= Þorvaldr veili =

Þorvaldr (inn) veili ("the Ailing") was an Icelandic skald who lived in the last part of the 10th century.

The Brennu-Njáls saga relates the circumstances of his death. Þorvaldr was pagan and opposed the conversion to Christianity. According especially to Snorri Sturluson's Ólafs saga Tryggvasonar, he had composed defamatory verses (níð) about Þangbrandr, a missionary sent to Iceland by Óláfr Tryggvason. When Þangbrandr arrived in his area, in Grímsnes, Þorvaldr gathered a troop to slay him and his companion Guðleifr Arason. But the priest was forewarned and Þorvaldr was eventually killed:

Thangbrand shot a spear through Thorwald, but Gudleif smote him on the shoulder and hewed his arm off, and that was his death.
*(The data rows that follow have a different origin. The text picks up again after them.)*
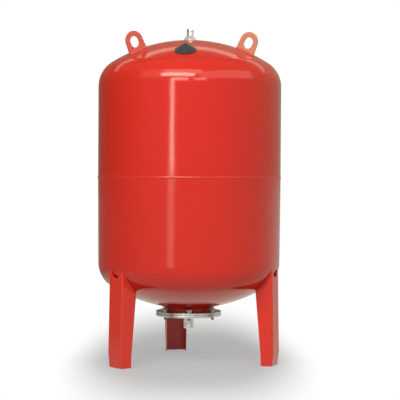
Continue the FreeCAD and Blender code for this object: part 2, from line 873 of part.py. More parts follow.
def build(doc):
    d = make_sheet(doc)
    v = vessel(d)
    for make in (upper_shell, lower_shell, girth_weld, bottom_neck, neck_weld, backing_flange,
                 counter_flange, flange_washers, flange_spring_washers, flange_bolts,
                 water_connection, connection_weld, membrane, top_spigot, top_collar,
                 top_plug_washer, top_plug, valve_boss, valve_stem, valve_core, valve_dust_cap,
                 valve_cover):
        make(doc, d, v)
    for index, side in enumerate(SIDES):
        turn = d.leg_angle - index * d.leg_angle_step
        leg(doc, d, v, f"leg_{side}", turn)
        lug(doc, d, v, f"lug_{side}", turn + d.lug_angle_shift)
    leg_welds(doc, d, v)
    lug_welds(doc, d, v)
    doc.recompute()


def check(doc):
    """Stop if any object failed or any piece's shape is missing or invalid."""
    for item in doc.Objects:
        if "Invalid" in item.State or "Error" in item.State:
            raise RuntimeError(f"{item.Label}: {item.State}")
    for body in doc.findObjects("PartDesign::Body"):
        if body.Shape.isNull() or not body.Shape.isValid() or not body.Shape.Solids:
            raise RuntimeError(f"{body.Label}: bad shape")


def export(doc):
    os.makedirs("parts", exist_ok=True)
    for body in doc.findObjects("PartDesign::Body"):
        body.Shape.exportStep(os.path.join("parts", f"{body.Label}.step"))
        print(body.Label, len(body.Shape.Solids), "solids,", round(body.Shape.Volume / 1000, 2), "cm3")


document = FreeCAD.newDocument("expansion_tank")
build(document)
check(document)
export(document)
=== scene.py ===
"""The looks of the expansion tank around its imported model.

Metres, in the row's frame: +Z up, the origin on the floor under the vessel's axis, rear leg at +Y.
Azimuths are degrees about that axis, from the camera's side and positive to the right.
"""
import math

import bmesh
import bpy
from mathutils import Matrix, Vector


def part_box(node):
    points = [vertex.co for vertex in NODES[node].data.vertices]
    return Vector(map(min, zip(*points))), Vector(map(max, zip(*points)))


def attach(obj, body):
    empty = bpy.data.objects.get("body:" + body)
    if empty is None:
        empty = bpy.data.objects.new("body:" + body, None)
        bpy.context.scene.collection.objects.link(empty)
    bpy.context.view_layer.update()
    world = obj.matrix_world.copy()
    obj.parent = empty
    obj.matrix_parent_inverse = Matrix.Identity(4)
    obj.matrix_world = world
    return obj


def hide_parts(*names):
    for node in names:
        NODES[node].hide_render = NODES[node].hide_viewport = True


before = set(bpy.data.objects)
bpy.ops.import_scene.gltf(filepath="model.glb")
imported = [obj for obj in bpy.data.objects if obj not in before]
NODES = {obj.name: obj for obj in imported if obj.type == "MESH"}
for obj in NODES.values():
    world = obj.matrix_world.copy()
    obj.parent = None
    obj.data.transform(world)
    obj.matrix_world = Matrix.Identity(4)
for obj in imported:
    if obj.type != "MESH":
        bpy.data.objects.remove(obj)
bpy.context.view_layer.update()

# The camera: its azimuth from -Y and its roll are in degrees, its pitch and yaw in radians
CAMERA_AZIMUTH = -9.2
CAMERA_DISTANCE = 4.727
CAMERA_HEIGHT = 0.625
CAMERA_PITCH = 0.02
CAMERA_YAW = 0.0075
CAMERA_ROLL = 0.35
CAMERA_REACH = 200.0
PHOTO_SIDE = 400
FOCAL_PIXELS = 1435
SENSOR_WIDTH = 36.0

# The lamps: how far they stand from the vessel's axis, and the heights on it that they look at
LAMP_COLOUR = (1.0, 0.98, 0.8)
LAMP_DISTANCE = 3.0
TUBE_DISTANCE = 1.5
WALL = 0.6
DOME = 0.95

# The room's light on the object: its level, and how much is added from above, behind and the right.
# Its colour is white at the camera's side and warm away from it, and turns between these two cosines
WHITE = (1.0, 1.0, 1.0)
ROOM_WARM = (1.0, 0.94, 0.68)
ROOM_WARM_TURN = (-0.3, 0.7)
ROOM_LEVEL = 0.04
ROOM_UP = 0.15
ROOM_BEHIND = 0.5
ROOM_RIGHT = 0.2

# What gloss mirrors of the room: a level, and three parts that are darker by so much. Each pair holds
# the sines of a ray's height, or the cosines of its turn, between which the part comes or goes
ROOM_MIRRORED = 0.7
CORNER_AZIMUTH = -140.0
CORNER_DARK_LOW = 0.52
CORNER_DARK_HIGH = 0.1
CORNER_RISE = (0.5, 0.75)
CEILING_DARK = 0.3
CEILING_RISE = (0.6, 0.8)
CEILING_TURN = (0.15, 0.4)
SIDE_AZIMUTH = 130.0
SIDE_DARK = 0.1
SIDE_TURN = (0.92, 0.99)

# The floor: its colour in view and in the light that it throws back, and what gloss mirrors of it,
# which is darker towards the same corner, between these two distances
FLOOR_SIZE = 60.0
FLOOR_ROUGH = 0.9
FLOOR_COLOUR = (0.64, 0.69, 0.83)
FLOOR_BOUNCE = (0.48, 0.48, 0.48)
FLOOR_WARM = (1.0, 0.97, 0.82)
FLOOR_MIRRORED = 0.85
FLOOR_DARK = 0.6
FLOOR_DARK_REACH = (0.4, 1.5)

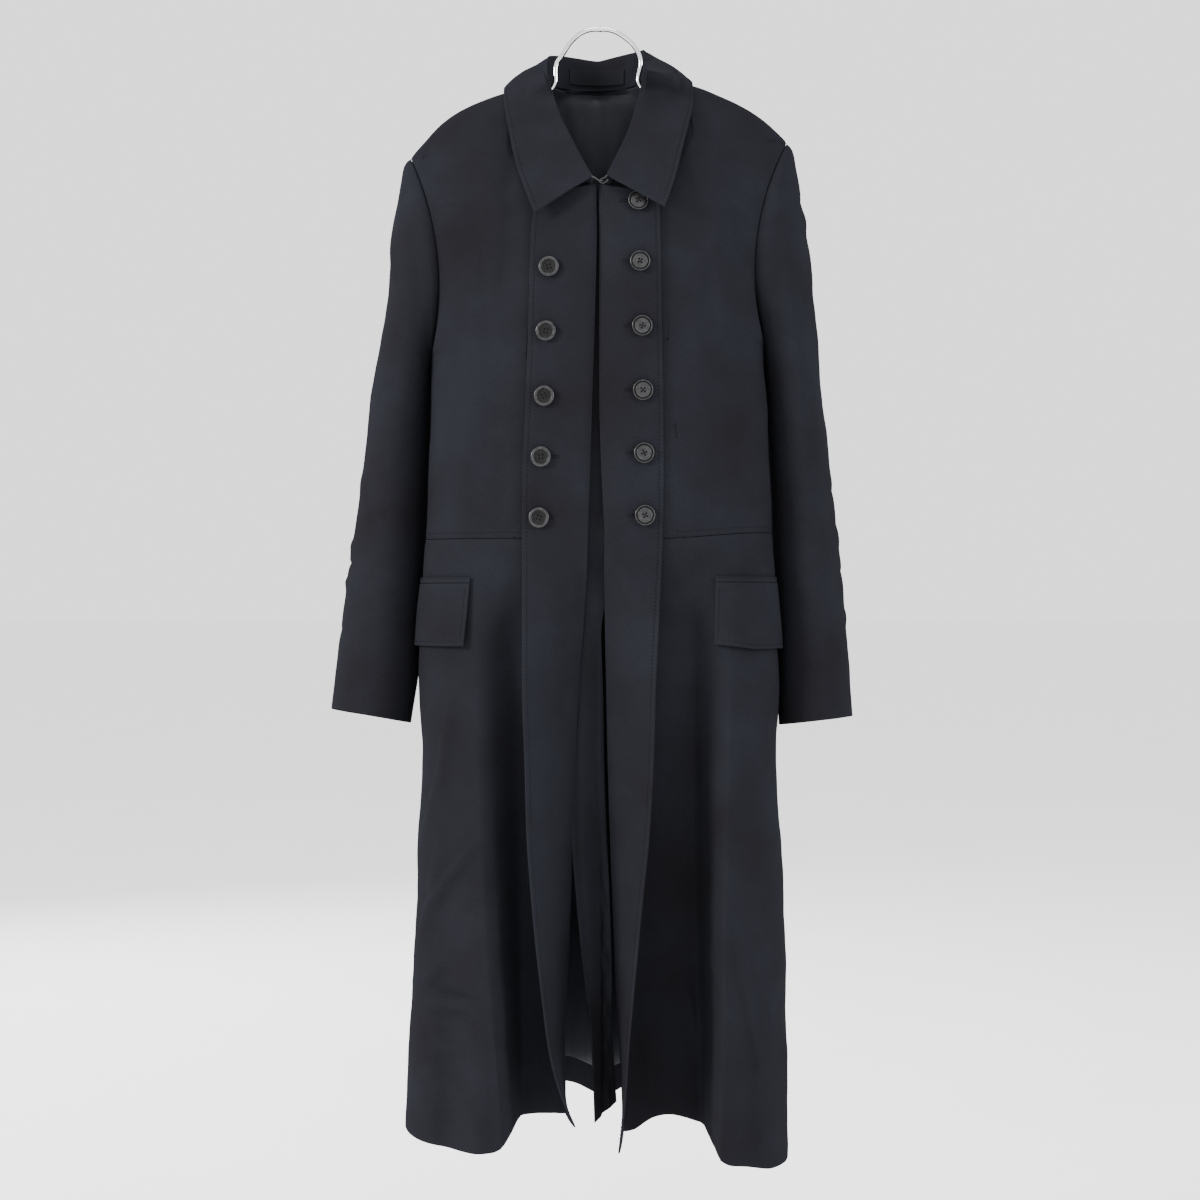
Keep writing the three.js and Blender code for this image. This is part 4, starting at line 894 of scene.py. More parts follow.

—The Story of Burnt Njal (98), Dasent's translation

As he was setting his trap, Þorvaldr had asked the skald Úlfr Uggason to lend him assistance against the "effeminate/sodomitic wolf to the [pagan] gods" (argr goðvargr), but Úlfr refused to be involved. This request, which takes the form of a lausavísa, is all that survives of his work. But according to Snorri's Háttatal, he was also the author of a drápa about the story of Sigurðr. This drápa was remarkable for being refrainless (steflaus) and composed in a variant of skjálfhent.